The final segment of The Sleepwalkers returns to Sarajevo in 1914, opening with a depiction of the assassination of Archduke Franz Ferdinand that spools with cinematic clarity. Clark then proceeds to chart the sequence of decisions -- more like miscalculations -- that culminated in catastrophe. In light of his preceding analysis, it's clear that he rejects the notion of an overriding cause or a principal villain. As he explains in his conclusion, "The outbreak of war in 1914 is not an Agatha Christie drama at the end of which we will discover the culprit standing over the corpse in the conservatory with a smoking pistol."
And yet the weight of his own analysis makes clear that Clark blames some figures more than others. Serbian nationalists were not only irresponsible in the intensity of their fervor, but in their insistence on the legitimacy of territorial claims flatly denied the realities of history and the presence of non-Serbs in places like Albania and Bosnia. (Serbian conquests in the Balkans in 1912-13 were followed by atrocities strongly reminiscent of ethnic cleansing.) Russia's support of the Serbs was part of a larger pan-Slavic strategy that had less to do with mystic chords of memory than trying to realize a long-term goal of succeeding Ottoman Turkey as the master of the Straits of Bosphorus, one that led the Russians to take dangerous risks. And French desperation for a strong partner to counter Germany virtually goaded the Russians to take those risks.
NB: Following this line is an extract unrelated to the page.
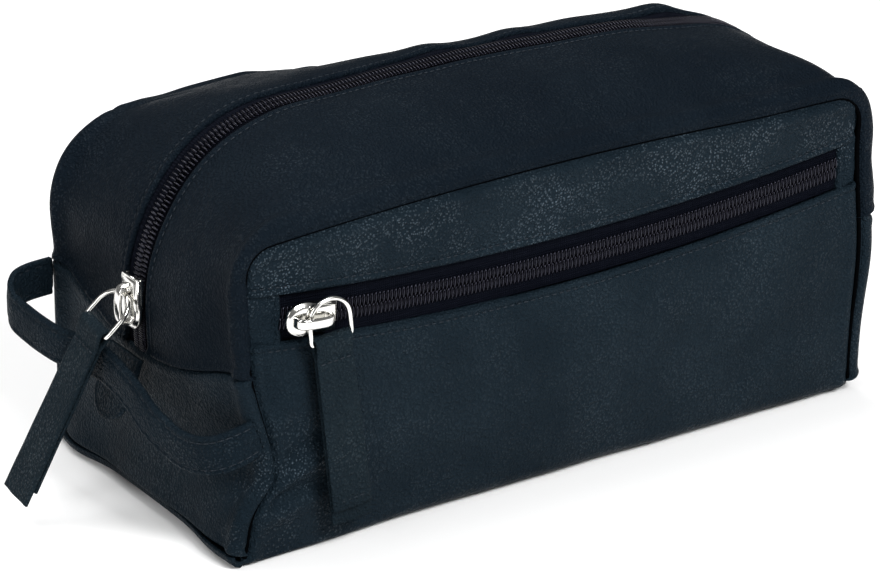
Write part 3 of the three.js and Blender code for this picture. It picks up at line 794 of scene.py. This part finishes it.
def front_upper_strip():
    def place(a, b, c):
        top = seam_top(a, -HALF_DEPTH)
        x = top.x
        z = mix(pocket_top(x), top.z, eased(b))
        sides = min(x - SEAM_LEFT, SEAM_RIGHT - x) - PANEL_INSET
        upper = top.z - z
        lower = z - pocket_top(x)
        rim = min(sides, upper) if sides > 0 else 0
        out = bulge(x, z, 84, 112) * 0.7
        out += softness(x, -HALF_DEPTH, z) * step(0, 6, rim) * step(0, 4, lower)
        out += 0.9 * hump(upper - 4, 3) * step(2, 10, sides)
        out -= panel_edge(max(0, rim)) + turned_edge(lower, 2.8)
        return Vector((x, -HALF_DEPTH - out + LEATHER * c, z))

    stand_in("front_upper_strip", sheet(300, 40, place), panel_leather)
    pocket_stitches("pocket_stitches_upper", lambda x: pocket_top(x) + 2.8,
                    lambda x, z: bulge(x, z, 84, 112) * 0.7, step(0, 4, 2.8), 0.2)


def front_groove_shade():
    """A near-black tube at the bottom of the groove all round the front: painted shade that stands in for
    the groove's shadow.
    """
    up = [Vector((seam_left(z) + 1.7 - 1.8 * hump(z, 7), 0, z)) for z in range(3, 94, 3)]
    top = [skin(1 + n / 24, -HALF_DEPTH, 2.3) for n in range(4, 73)]
    right = SEAM_RIGHT - 1.9
    down = [Vector((right + right_swell(-HALF_DEPTH, z), 0, z)) for z in range(92, 2, -3)]
    points = [Vector((p.x, -57.3, p.z)) for p in up + top + down]
    # the tube is painted shade in the groove, not a real seam part
    make("front_groove_shade", tube(points, 0.85, 8), painted_groove_shade, "root")


def back_panel():
    def place(a, b, c):
        top = seam_top(a, HALF_DEPTH)
        z = mix(0.4, top.z, eased(b))
        x = top.x
        sides = min(x - SEAM_LEFT, SEAM_RIGHT - x) - PANEL_INSET
        rim = max(0, min(sides, top.z - z))
        out = bulge(x, z, 0, 112) * 1.2
        out += softness(x, HALF_DEPTH, z) * 1.3 * step(0, 8, rim) * step(0, 8, z)
        out -= panel_edge(rim) + bottom_edge(x, z)
        return Vector((x, HALF_DEPTH + out - LEATHER * c, z))

    stand_in("back_panel", sheet(300, 90, place), panel_leather)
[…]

Conversely, Clark rejects the view that Austria-Hungary was an empty husk of an empire lurching toward collapse -- indeed, Franz Ferdinand had a plausible scenario for a reformed and federalized polity that reduced the disproportionate influence of of Hungary and gave more representation for Slavs, including Serbians (one reason why radicals wishing to see the empire break up were so intent on killing him). Vienna's demands in the aftermath of the assassination were not unrealistic, though its delay in issuing them -- here again the baleful influence of internal divisions, one of which were foot-dragging Hungarians -- led rivals to mobilize their opposition. Germany is often portrayed as ratcheting up the pressure by giving the Austrians the notorious "blank check," but Clark depicts Berlin as believing the crisis could be resolved locally long after everyone else had concluded otherwise. British Conservatives welcomed war as a means of preventing Irish Home Rule, since fighting Germany would deprive Liberals of the military tools to implement a policy that had vocal, and possibly violent, opponents. More generally, there's a motif about anxieties surrounding masculinity being a
factor for some of the characters he portrays, a nod toward cultural history that isn't really
developed.
None of which is to say that The Sleepwalkers is a polemic in the vein of Niall Ferguson's The Pity of War (1999), which considers Britain the culprit for the war. Clark's mode is tragic; his title refers to politicians who, "watchful but unseeing, haunted by dreams," blindly led their peoples toward an outcome that no one wanted. Which makes for one more piece of revisionism worth noting here: Clark rejects the idea that jingoistic Europeans blithely leapt into the void in 1914. Instead he offers evidence that a great many people, both inside and outside government, were deeply worried about what was to come (he also gives us examples of diplomats who were literally sickened by the prospect). This may well be the most troubling aspect of this riveting, sobering book: in the end, good will and intelligence may simply not be enough to prevent disasters. Even those who remember the past may be condemned to repeat it.